In order to minimize negative impacts of OWF on the marine environment, it is recommended to follow the principles of 1. Avoidance 2.Mitigation and 3.Compensation. Negative impacts should be generally avoided. If this is not possible, these impacts should be mitigated following best-practice strategies and, as the least preferred option, the impacts should be compensated adequately. Possible strategies for avoidance and mitigation of negative pressures of most concern are presented in this report, including case studies of OWF, where these methods have been applied.
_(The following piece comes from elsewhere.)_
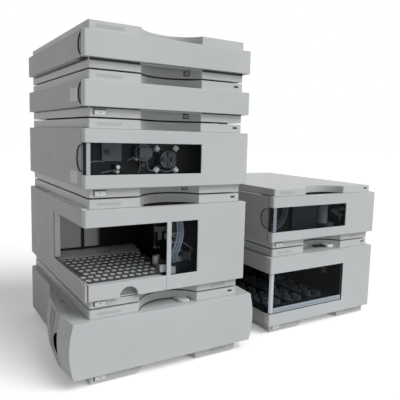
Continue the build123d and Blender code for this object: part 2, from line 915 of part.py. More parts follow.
make_sampler_transport()
make_sampling_unit()
make_collector_door()
make_rack_tray()
make_collector_gantry()
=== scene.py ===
import json
import math

import bmesh
import bpy
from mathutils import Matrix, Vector

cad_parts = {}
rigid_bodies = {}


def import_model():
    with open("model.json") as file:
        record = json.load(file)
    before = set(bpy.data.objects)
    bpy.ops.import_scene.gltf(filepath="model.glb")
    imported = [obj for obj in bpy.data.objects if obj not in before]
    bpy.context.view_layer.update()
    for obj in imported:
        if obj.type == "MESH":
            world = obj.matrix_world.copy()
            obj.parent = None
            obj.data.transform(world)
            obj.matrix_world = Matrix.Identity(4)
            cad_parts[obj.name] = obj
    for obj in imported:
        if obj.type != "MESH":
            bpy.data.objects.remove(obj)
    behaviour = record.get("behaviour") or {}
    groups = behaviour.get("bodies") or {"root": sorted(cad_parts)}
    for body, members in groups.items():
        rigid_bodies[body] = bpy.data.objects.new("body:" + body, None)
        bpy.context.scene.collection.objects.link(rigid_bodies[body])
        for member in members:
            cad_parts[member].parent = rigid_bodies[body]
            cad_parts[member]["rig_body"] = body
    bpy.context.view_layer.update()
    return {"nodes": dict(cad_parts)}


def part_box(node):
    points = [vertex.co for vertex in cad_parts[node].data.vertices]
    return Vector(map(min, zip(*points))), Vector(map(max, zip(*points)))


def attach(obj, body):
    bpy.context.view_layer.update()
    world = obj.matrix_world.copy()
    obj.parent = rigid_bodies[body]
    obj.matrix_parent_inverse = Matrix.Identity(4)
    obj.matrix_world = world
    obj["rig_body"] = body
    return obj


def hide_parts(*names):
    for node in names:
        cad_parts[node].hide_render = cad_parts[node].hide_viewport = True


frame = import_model()
scene = bpy.context.scene
print("frame loaded:", len(frame["nodes"]), "nodes")

# every unit has its own corner: x from its left side, y from its front plane, z from its underside
unitWidth, slimHeight = 345, 80
unitHeight = {"cooler": 140, "sampler": 200, "pump": 140, "degasser": slimHeight, "solvent_cabinet": slimHeight,
    "collector": 200, "detector": 140}
unitNames = list(unitHeight)
poweredUnits = [unit for unit in unitNames if unit != "solvent_cabinet"]
stripInset = Vector((0.0114, 0.0113, 0))
unitCorner = {unit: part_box(unit + "_base")[0] - stripInset for unit in unitNames}
rootBody = "stacked_units"
upwards, backwards = (0, 0, 1), (0, 1, 0)


def spot(unit, x, y, z):
    # a place in a unit's own frame, given in millimetres
    return unitCorner[unit] + Vector((x, y, z)) / 1000


def setInputs(tree, node, values):
    # each input takes a fixed value or the output of another node
    for label, value in values.items():
        if isinstance(value, bpy.types.NodeSocket):
            tree.links.new(value, node.inputs[label])
        else:
            node.inputs[label].default_value = value


def addNode(tree, kind, values=None, **settings):
    node = tree.nodes.new(kind)
    for label, value in settings.items():
        setattr(node, label, value)
    setInputs(tree, node, values or {})
    return node


def linked(name, data):
    # a new object in the scene
    made = bpy.data.objects.new(name, data)
    scene.collection.objects.link(made)
    return made


# camera, light and floor
cameraSettings = {"place": (-0.63226, -1.06887, 0.46497), "yaw": 0.5697, "pitch": 0.1177, "roll": -0.0291,
    "lens": 43.907, "sensor": 36, "shiftX": -0.04915, "shiftY": -0.0161, "near": 0.02, "far": 60}


def aimCamera(place, yaw, pitch, roll, lens, sensor, shiftX, shiftY, near, far):
    forward = Vector((math.sin(yaw) * math.cos(pitch), math.cos(yaw) * math.cos(pitch), -math.sin(pitch)))
    level = Vector((math.cos(yaw), -math.sin(yaw), 0))
    down = forward.cross(level)
    right = math.cos(roll) * level + math.sin(roll) * down
    below = -math.sin(roll) * level + math.cos(roll) * down
    data = bpy.data.cameras.new("studioCamera")
    camera = linked("studioCamera", data)
    turn = camera.matrix_world.to_3x3()
    turn.col[0], turn.col[1], turn.col[2] = right, -below, -forward
    camera.matrix_world = turn.to_4x4()
    camera.location = Vector(place)
    data.lens = lens
    data.sensor_width = sensor
    data.shift_x, data.shift_y = shiftX, shiftY
    data.clip_start, data.clip_end = near, far
    scene.camera = camera


aimCamera(**cameraSettings)
scene.view_settings.view_transform = "Standard"

studioSettings = {"ambient": 0.27, "ambientColour": (0.97, 0.985, 1.0, 1),
    "sunStrength": 2.15, "sunSpread": 40, "sunFrom": (0.35, -0.6, 0.72),
    "fillStrength": 0.72, "fillSpread": 80, "fillFrom": (0.45, -0.85, 0.12),
    "floorColour": (0.58, 0.58, 0.58, 1), "floorSeen": (1, 1, 1, 1), "floorLift": 0.22,
    "floorReach": 14, "floorDrop": 0.0002}


def rayShare(tree, labels):
    # 1 for the kinds of ray named, 0 for the others
    rays = addNode(tree, "ShaderNodeLightPath").outputs
    share = rays[labels[0]]
    for label in labels[1:]:
        share = addNode(tree, "ShaderNodeMath", {0: share, 1: rays[label]}, operation="MAXIMUM").outputs[0]
    return share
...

Furthermore monitoring methods and research projects are highlighted, focussing on Northern European countries and how those can be adapted to future projects in the Mediterranean Sea.
Rising anthropogenic activities by increasing offshore wind developments will also cause spatial competition with other economic sectors (e.g., fisheries or tourism) as well as ecologic interests and targets, such as existing/planned Marine Protected Areas (MPAs) or sites of special ecological value. Since the 1950 there has been consistent progress in establishing protected areas in the Mediterranean Sea and in 2016 there were 1231 sites designated as MPAs, which equals 7.14% of the area of the Mediterranean Sea (MedPAN et al. 2016) (Figure 1.1).